— Begin Data excerpt —

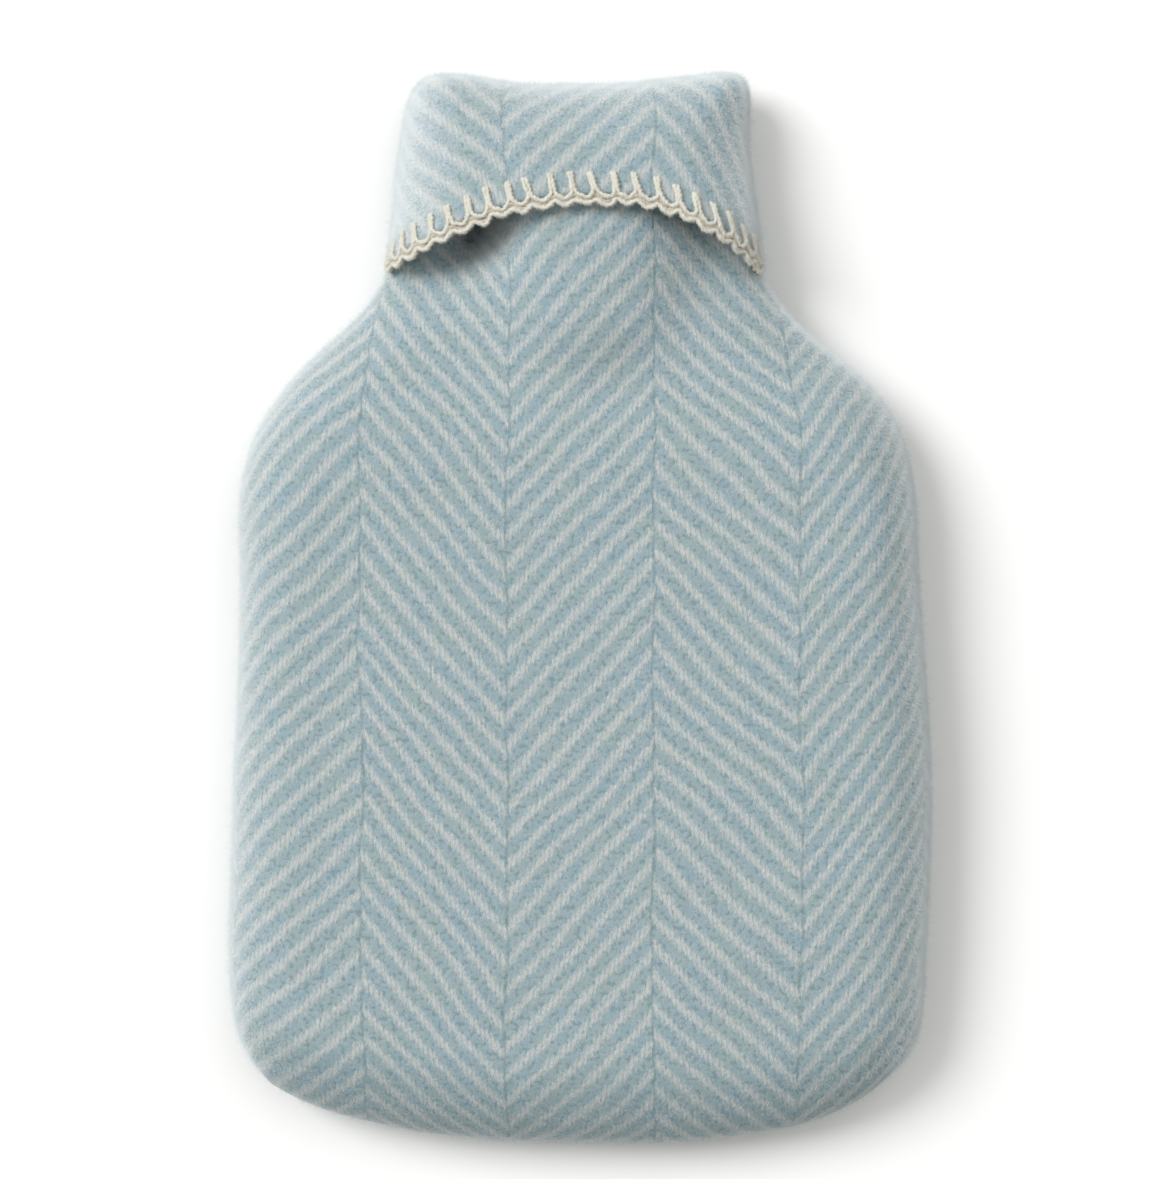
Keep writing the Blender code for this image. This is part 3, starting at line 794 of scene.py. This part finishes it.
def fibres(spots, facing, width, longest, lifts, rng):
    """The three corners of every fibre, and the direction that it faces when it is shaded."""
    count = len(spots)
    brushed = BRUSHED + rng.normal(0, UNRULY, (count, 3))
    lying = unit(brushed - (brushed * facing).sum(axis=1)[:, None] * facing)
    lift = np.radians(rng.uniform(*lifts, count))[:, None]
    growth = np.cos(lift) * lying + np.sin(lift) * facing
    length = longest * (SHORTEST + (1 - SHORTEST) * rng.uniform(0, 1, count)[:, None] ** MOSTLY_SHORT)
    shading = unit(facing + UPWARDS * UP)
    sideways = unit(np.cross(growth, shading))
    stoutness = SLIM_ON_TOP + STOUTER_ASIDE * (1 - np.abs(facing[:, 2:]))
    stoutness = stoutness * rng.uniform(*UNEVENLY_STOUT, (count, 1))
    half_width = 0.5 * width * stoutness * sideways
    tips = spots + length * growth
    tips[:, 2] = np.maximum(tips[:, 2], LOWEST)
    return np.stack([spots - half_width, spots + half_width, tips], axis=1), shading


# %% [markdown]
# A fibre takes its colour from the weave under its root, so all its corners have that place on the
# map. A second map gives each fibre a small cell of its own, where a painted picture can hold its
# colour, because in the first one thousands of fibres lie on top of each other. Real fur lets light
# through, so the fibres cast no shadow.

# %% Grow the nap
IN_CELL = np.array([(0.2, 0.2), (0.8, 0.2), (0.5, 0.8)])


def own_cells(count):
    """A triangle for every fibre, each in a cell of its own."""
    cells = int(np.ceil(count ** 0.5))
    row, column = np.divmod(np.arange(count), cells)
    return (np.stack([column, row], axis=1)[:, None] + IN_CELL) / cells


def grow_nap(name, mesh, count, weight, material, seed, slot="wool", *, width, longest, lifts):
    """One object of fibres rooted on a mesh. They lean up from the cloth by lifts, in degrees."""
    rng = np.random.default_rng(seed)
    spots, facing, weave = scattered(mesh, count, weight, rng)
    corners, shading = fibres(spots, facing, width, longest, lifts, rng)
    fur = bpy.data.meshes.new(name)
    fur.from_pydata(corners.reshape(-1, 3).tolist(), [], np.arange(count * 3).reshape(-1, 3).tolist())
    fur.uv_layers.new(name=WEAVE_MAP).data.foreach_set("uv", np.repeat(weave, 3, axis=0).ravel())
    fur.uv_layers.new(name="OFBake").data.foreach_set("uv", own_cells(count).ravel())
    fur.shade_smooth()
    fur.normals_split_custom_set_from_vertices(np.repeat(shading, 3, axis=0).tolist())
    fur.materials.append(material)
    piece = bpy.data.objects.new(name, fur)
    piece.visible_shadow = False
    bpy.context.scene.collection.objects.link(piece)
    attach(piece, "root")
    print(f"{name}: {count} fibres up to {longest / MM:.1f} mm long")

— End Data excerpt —

__Directions__
Track down the lines that include the word "scene" and copy them.

__Correct output__
Keep writing the Blender code for this image. This is part 3, starting at line 794 of scene.py. This part finishes it.
    bpy.context.scene.collection.objects.link(piece)